> [INSTRUCTION]
Identify each line below containing the string "handed" and copy it.

....

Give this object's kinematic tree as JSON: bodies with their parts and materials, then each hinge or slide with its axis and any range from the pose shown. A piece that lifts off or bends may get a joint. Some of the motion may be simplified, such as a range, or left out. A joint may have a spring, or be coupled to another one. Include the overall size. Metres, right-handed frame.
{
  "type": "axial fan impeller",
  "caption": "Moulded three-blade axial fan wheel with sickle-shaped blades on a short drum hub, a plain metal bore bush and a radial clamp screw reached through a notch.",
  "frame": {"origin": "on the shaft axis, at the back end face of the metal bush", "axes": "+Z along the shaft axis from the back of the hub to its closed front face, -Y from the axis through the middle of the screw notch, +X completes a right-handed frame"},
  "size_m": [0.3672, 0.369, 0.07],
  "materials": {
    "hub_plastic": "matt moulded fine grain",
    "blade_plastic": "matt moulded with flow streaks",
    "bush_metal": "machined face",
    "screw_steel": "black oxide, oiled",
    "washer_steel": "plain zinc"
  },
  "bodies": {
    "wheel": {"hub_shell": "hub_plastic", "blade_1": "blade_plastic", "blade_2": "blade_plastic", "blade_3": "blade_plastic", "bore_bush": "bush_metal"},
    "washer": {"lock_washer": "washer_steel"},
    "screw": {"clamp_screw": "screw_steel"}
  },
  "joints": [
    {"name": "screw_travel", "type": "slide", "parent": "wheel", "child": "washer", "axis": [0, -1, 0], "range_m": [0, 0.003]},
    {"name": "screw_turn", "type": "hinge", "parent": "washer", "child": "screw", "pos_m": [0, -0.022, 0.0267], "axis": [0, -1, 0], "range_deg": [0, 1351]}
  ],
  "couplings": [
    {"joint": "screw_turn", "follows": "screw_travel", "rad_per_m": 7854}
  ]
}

....

> [WRITTEN SOLUTION]
Give this object's kinematic tree as JSON: bodies with their parts and materials, then each hinge or slide with its axis and any range from the pose shown. A piece that lifts off or bends may get a joint. Some of the motion may be simplified, such as a range, or left out. A joint may have a spring, or be coupled to another one. Include the overall size. Metres, right-handed frame.
  "frame": {"origin": "on the shaft axis, at the back end face of the metal bush", "axes": "+Z along the shaft axis from the back of the hub to its closed front face, -Y from the axis through the middle of the screw notch, +X completes a right-handed frame"},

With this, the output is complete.